Только одно — долгие скитания человека среди людей,
И речь обычно о человеке ничейном.
О неустроенности каждодневной, когда не хватает всего,
О жизни, в которой не до высоких смыслов,
И о том, что не всё само собой разумеется. Есть от чего
Возникать безответным вопросам и мыслям.
31.01.2023
Спасибо, Александр!
Спасибо от меня — и от имени Ф.Горенштейна, который, увы, не дождался при жизни стихов о себе и своей прозе.

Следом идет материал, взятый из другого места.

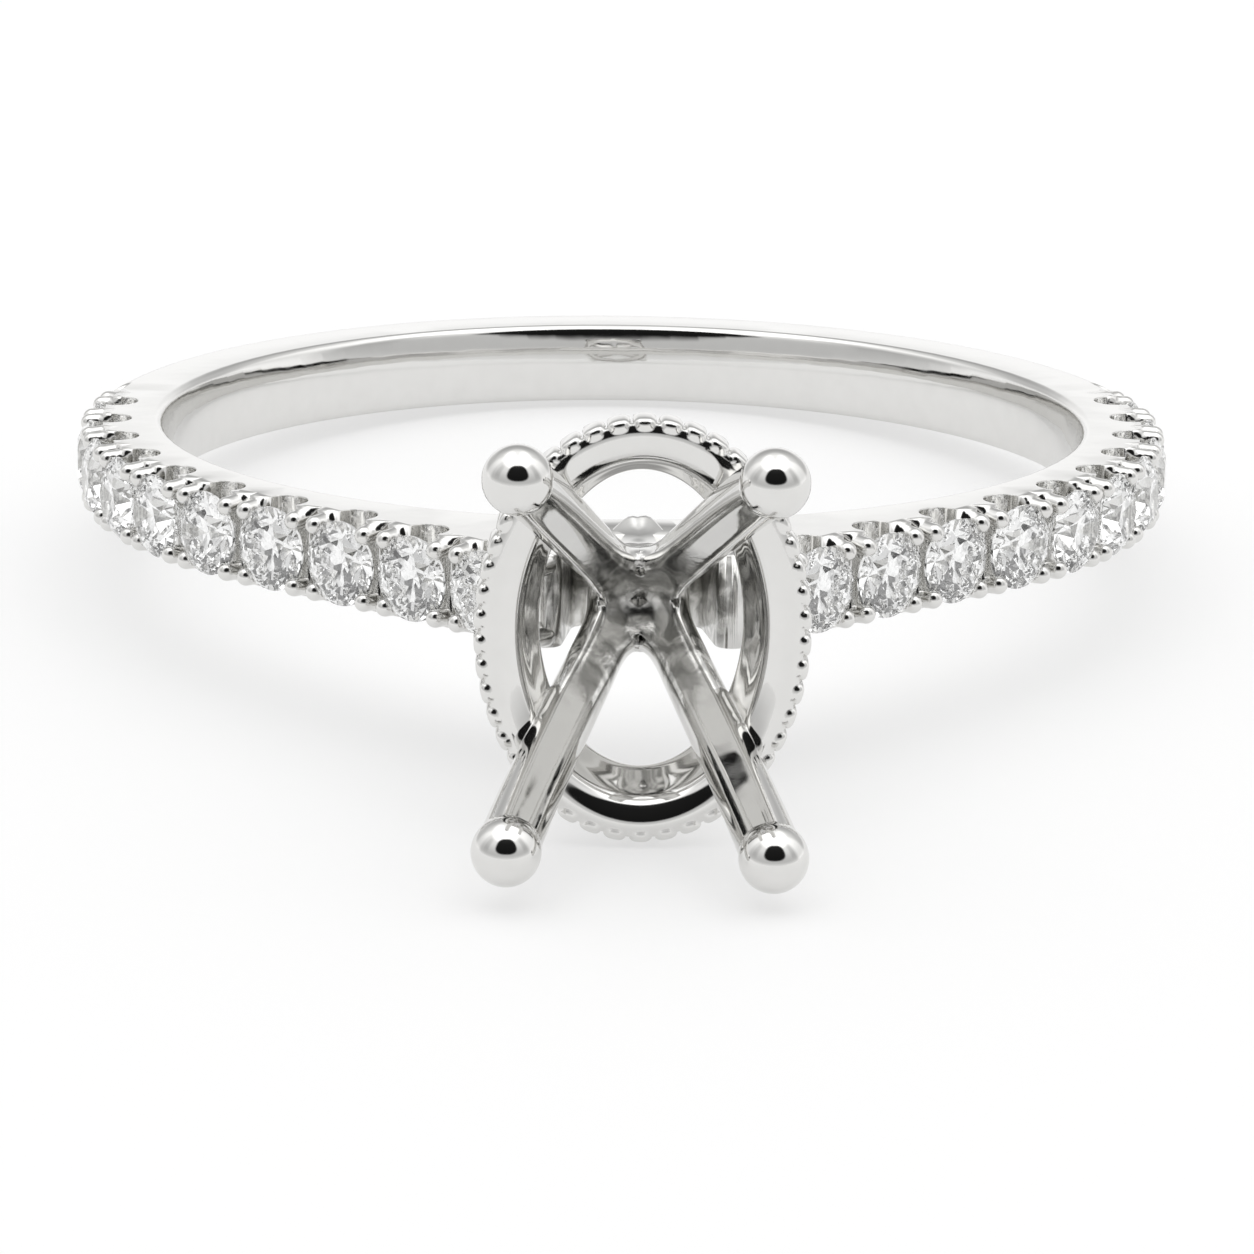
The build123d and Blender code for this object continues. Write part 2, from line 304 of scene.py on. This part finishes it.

Надеюсь после публикации ОКОНЧАНИЯ увидеть ещё один (хотя почему только один?) Ваш, более подробный отзыв.
— — — Илья Корман — — —
Спасибо, Илья!
Но где же критика, где замечания, указания на ошибки?
Хорошо бы прочесть конструктивную критику — надеюсь, что она появится по завершении публикации статьи.
— Илья Корман —
Винокур А: «Литературоведы о Горенштейне,
Может быть, пишут, но я не встречал…»
——————————————————
Странно, могли бы и встретить. В Портале «СЕМЬ ИСКУССТВ» о Горенштейне
опубликовано немало интересных работ. Можно найти, к примеру, статьи
Mины Полянской, Eвгения Бухина, Maрка Лейкина…
См. непременно и тщательно работы в сетевом журнале Евгения Берковича.
Евгений Б.: Журнал «Семь искусств», или Что же достойно свободнорожденного человека? — https://club.berkovich-zametki.com/?p=9945
Стихи А. Винокура — это и есть
литературоведение о Горенштейне.
Взгляд в суть судьбы автора и его прозы.